Digital Age Crisis Lessons: #3 Your crisis plan is too long, complex & inaccessible

AdobeStock_202169920

KFC’s inspired response to a crisis which threatened to sink its UK restaurants early in 2018 won it a coveted Golden Lion at Cannes.

I am pretty sure that while the response was true to best practice principles of crisis management, the fast-food chain’s crisis team did not have to consult a huge paper-based plan to get to the right answer.

Likewise, the short, brilliant response of Sanofi when Roseanne Barr blamed its sleep drug Ambien for a series of racially insensitive tweets.

In my more than 25 years serving the issues and crisis management needs of blue-chip clients, I nearly weep to think of the hours I spent working on response plans that were never completed – or were ignored in the moment of threat.

The pages and pages of content, destined to languish in a dusty 3-ring binder, were needed to check a box against a list of legal requirements. 

Yes, we have a plan – check!

The content of many paper-based plans is laborious.

Written in a narrative format, trying to cover every eventuality (which is impossible) and in painstaking detail.

In the digital age, where often the threat is driven at lightning speed by social media, there is just not the time to read through such long, complex materials to find the resources that matter in that moment.

And that’s assuming you can locate the plan in the binder, or your share-drive, and have faith that the content has been updated since it was first written many moons ago.

So, what is needed to replicate the brilliant crisis management strategy of KFC and Sanofi?

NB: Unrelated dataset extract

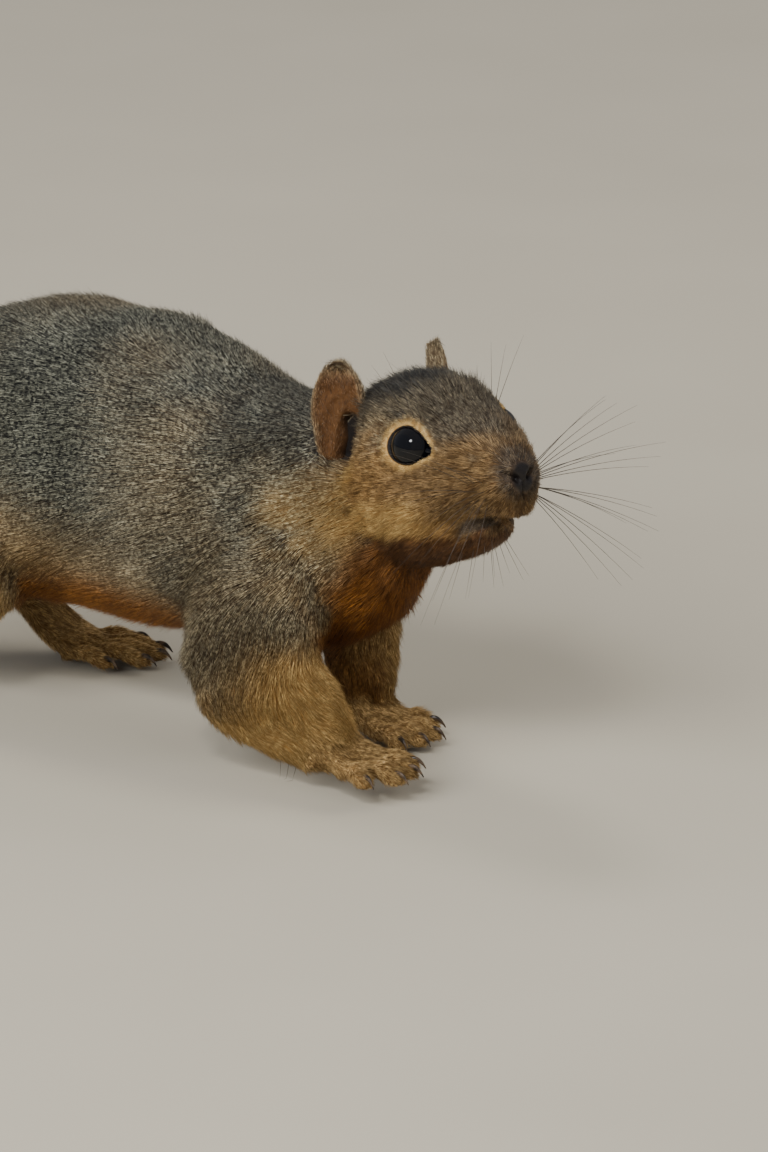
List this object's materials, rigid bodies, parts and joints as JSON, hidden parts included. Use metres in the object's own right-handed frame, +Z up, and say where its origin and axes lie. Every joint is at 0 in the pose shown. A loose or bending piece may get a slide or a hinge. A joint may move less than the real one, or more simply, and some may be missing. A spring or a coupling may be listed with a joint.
{
  "type": "fox squirrel",
  "caption": "Life-size still fox squirrel in mid-walk, head raised and turned to its right, brush trailing on the floor, to stand on any level surface.",
  "frame": {"origin": "middle of the whole animal's box, on the floor that it stands on", "axes": "+X forward, from the tail to the nose; +Y to the animal's left; +Z up"},
  "size_m": [0.461, 0.093, 0.1007],
  "materials": {
    "coat_grizzled": "short fur, grizzled black and buff",
    "coat_tawny": "short fur, tawny orange",
    "coat_buff": "very short fur, buff and grizzled",
    "coat_brush": "long fur, black and orange",
    "eye": "wet gloss, near black"
  },
  "bodies": {
    "root": {"head": "coat_buff", "lower_jaw": "coat_tawny", "eye_right": "eye", "ear_right": "coat_tawny", "eye_left": "eye", "ear_left": "coat_tawny", "trunk": "coat_grizzled", "neck": "coat_grizzled", "upper_arm_right": "coat_grizzled", "forearm_right": "coat_tawny", "hand_right": "coat_tawny", "upper_arm_left": "coat_grizzled", "forearm_left": "coat_tawny", "hand_left": "coat_tawny", "thigh_right": "coat_grizzled", "shank_right": "coat_tawny", "hind_foot_right": "coat_tawny", "thigh_left": "coat_grizzled", "shank_left": "coat_tawny", "hind_foot_left": "coat_tawny", "tail_base": "coat_brush", "tail_middle": "coat_brush", "tail_tip": "coat_brush"}
  },
  "joints": []
}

What you need is a team that can be activated quickly and access instantly smart response protocols that allow the team to:

  • Assess the level of the threat 
  • Consider the stakeholders most impacted 
  • Figure how to best deploy the brand’s authentic voice
  • Deploy core crisis best practices

And, therefore, to arrive at a speedy, effective and creative response to the crisis.

How is all this enabled? 

Well, we are biased, but that is what the In Case of Crisis app does best.

There is no need to wait for that giant, sprawling plan to be complete (if, indeed, it ever will be!).

In Case of Crisis is deployed right now and gives you an instant upgrade to the speed and effectiveness of your threat responses.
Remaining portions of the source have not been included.